» **Task requirements**: For the material that follows, return exactly the lines from the one with "Model this object" through the one with "screw lid with", both ends included.

» **Extracted information**:
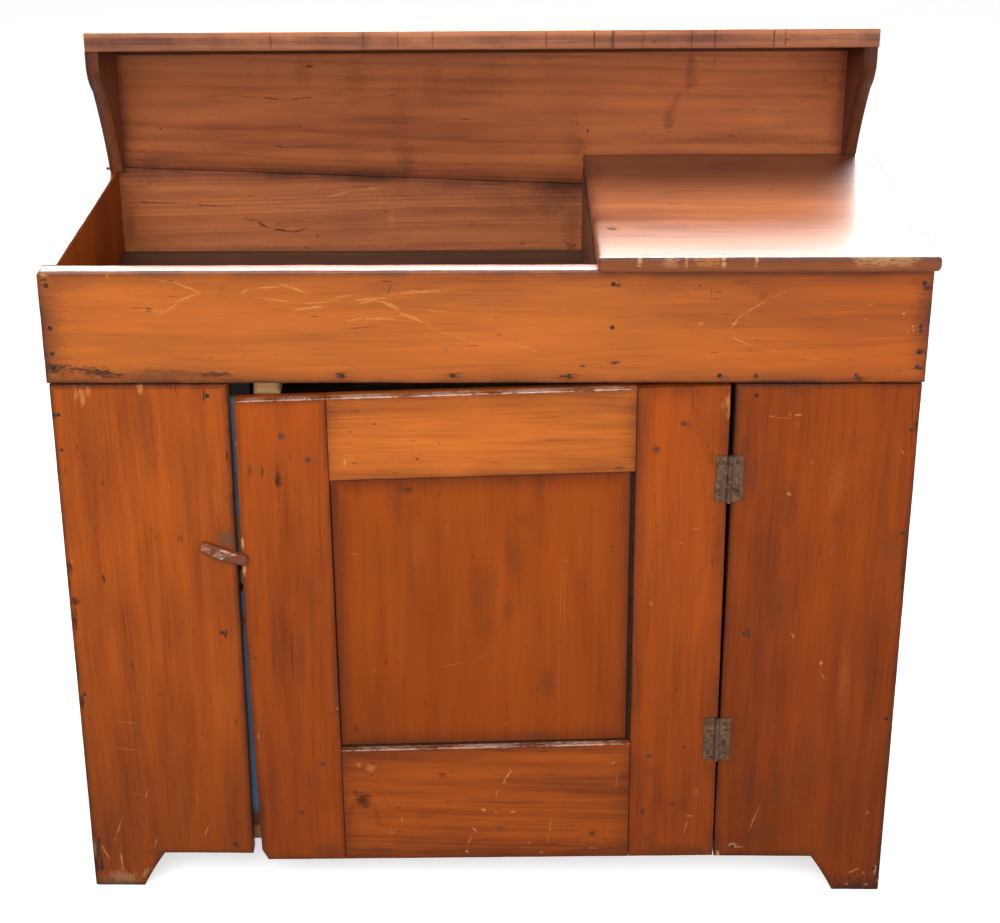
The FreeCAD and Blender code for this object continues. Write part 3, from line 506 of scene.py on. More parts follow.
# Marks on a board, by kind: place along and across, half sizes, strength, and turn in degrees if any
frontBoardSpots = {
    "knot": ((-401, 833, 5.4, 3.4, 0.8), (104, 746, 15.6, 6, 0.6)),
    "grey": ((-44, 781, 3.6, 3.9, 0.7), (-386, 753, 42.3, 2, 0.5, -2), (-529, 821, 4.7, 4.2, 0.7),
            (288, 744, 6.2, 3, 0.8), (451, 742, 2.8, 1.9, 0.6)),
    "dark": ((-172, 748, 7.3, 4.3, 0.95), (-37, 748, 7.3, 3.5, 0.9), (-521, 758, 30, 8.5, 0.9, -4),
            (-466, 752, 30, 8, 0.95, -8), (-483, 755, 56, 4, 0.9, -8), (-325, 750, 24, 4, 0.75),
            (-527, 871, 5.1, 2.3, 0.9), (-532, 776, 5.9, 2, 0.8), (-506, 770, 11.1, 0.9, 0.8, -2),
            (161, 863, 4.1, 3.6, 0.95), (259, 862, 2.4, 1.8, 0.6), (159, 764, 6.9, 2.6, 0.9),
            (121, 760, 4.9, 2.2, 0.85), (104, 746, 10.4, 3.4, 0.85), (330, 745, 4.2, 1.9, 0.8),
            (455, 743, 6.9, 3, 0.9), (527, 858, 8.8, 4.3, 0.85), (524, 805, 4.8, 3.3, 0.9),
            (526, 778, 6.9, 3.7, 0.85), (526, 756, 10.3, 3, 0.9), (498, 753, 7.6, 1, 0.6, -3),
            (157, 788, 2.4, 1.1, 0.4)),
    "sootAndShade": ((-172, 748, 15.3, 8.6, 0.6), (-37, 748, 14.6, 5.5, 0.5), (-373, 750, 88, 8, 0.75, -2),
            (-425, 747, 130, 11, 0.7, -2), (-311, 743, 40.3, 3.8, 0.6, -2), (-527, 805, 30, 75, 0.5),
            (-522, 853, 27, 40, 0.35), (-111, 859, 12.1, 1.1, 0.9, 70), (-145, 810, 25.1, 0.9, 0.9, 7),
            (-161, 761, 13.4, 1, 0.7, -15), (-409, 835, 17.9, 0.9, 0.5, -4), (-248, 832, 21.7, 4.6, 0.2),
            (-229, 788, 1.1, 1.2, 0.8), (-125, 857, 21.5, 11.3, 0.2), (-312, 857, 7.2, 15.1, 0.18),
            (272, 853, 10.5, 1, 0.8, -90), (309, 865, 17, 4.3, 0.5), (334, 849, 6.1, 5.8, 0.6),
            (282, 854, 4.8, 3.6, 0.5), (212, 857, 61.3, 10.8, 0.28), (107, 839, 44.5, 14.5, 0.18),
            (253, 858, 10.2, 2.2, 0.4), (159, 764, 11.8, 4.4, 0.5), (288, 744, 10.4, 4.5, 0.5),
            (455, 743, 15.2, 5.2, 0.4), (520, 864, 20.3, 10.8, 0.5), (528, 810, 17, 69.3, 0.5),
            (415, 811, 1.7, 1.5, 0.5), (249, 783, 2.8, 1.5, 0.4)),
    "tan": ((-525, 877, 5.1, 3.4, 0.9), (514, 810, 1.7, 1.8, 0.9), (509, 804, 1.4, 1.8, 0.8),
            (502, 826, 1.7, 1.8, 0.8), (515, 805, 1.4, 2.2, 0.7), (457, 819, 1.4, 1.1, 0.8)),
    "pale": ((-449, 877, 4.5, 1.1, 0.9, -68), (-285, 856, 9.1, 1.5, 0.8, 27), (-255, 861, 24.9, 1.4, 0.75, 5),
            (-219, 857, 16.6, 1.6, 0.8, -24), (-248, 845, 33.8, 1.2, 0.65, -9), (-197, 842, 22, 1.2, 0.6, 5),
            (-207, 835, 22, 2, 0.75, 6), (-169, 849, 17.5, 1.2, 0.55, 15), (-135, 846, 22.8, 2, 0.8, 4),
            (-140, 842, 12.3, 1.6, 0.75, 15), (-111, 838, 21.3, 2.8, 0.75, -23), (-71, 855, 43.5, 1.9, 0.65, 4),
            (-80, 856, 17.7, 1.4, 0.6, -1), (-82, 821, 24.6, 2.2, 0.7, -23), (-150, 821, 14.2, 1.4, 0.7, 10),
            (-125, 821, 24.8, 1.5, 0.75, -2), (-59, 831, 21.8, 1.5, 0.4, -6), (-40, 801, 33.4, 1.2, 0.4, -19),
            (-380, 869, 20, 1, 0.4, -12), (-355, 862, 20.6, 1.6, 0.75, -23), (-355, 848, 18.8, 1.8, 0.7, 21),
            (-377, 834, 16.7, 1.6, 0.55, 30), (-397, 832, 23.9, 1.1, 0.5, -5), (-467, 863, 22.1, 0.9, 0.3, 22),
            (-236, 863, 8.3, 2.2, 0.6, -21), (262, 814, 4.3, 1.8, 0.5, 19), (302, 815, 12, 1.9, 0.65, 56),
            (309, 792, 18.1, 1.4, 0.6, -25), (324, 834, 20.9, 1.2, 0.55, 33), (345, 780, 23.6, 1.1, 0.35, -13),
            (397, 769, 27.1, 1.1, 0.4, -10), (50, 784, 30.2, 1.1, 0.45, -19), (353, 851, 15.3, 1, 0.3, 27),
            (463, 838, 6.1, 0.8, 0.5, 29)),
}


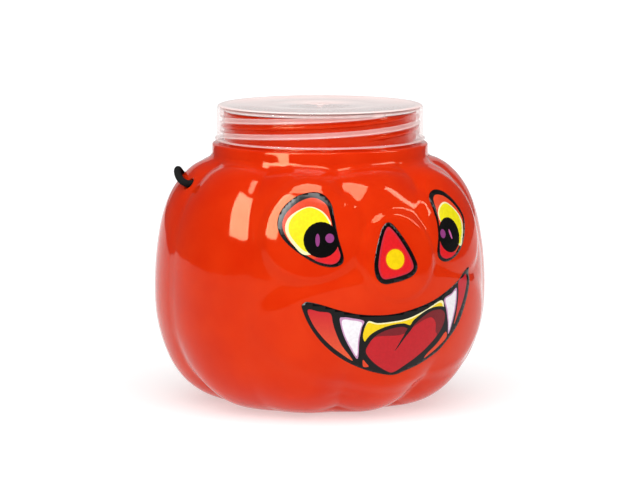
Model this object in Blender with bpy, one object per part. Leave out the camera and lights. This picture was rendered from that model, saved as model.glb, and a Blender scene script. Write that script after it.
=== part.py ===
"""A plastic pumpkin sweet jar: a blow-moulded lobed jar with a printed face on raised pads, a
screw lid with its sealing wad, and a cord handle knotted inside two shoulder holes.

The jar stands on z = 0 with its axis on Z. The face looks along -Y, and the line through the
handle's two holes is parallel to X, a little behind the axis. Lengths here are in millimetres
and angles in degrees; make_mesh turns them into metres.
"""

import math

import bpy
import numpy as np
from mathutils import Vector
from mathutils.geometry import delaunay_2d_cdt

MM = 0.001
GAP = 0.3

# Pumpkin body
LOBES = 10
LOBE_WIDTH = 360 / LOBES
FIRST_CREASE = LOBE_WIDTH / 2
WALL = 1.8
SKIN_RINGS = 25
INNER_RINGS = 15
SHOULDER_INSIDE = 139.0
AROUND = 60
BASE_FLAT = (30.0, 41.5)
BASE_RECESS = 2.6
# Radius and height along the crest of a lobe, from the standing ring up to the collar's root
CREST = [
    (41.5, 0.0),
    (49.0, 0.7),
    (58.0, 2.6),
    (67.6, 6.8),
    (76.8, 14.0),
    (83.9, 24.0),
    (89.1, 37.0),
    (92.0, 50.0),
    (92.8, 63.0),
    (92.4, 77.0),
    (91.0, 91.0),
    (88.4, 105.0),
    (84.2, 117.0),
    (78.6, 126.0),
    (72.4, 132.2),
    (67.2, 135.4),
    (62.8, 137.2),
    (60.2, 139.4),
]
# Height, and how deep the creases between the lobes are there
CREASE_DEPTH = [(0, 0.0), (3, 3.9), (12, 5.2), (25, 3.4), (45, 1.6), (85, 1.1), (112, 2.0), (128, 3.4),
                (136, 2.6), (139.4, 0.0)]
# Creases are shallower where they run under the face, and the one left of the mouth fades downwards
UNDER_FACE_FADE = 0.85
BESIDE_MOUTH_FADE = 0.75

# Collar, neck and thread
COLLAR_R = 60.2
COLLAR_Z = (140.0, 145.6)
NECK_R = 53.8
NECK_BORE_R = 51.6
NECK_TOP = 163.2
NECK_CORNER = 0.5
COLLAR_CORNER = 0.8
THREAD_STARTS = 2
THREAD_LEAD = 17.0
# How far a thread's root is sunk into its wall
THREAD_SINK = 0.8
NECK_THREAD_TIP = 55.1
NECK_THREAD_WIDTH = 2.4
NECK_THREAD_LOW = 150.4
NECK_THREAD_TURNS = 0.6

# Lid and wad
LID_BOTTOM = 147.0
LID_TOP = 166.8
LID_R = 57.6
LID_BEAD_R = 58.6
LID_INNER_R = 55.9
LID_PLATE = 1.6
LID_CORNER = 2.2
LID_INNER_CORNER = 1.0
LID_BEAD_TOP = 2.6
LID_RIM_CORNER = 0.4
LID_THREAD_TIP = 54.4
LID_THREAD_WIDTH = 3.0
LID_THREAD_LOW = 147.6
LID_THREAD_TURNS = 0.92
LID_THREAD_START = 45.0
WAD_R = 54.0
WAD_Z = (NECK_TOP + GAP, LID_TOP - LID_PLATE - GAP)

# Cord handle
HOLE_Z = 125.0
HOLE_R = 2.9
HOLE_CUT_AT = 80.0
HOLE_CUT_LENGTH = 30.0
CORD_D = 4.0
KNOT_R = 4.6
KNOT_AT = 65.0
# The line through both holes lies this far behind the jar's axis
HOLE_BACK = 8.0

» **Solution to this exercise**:
Model this object in Blender with bpy, one object per part. Leave out the camera and lights. This picture was rendered from that model, saved as model.glb, and a Blender scene script. Write that script after it.
=== part.py ===
"""A plastic pumpkin sweet jar: a blow-moulded lobed jar with a printed face on raised pads, a
screw lid with its sealing wad, and a cord handle knotted inside two shoulder holes.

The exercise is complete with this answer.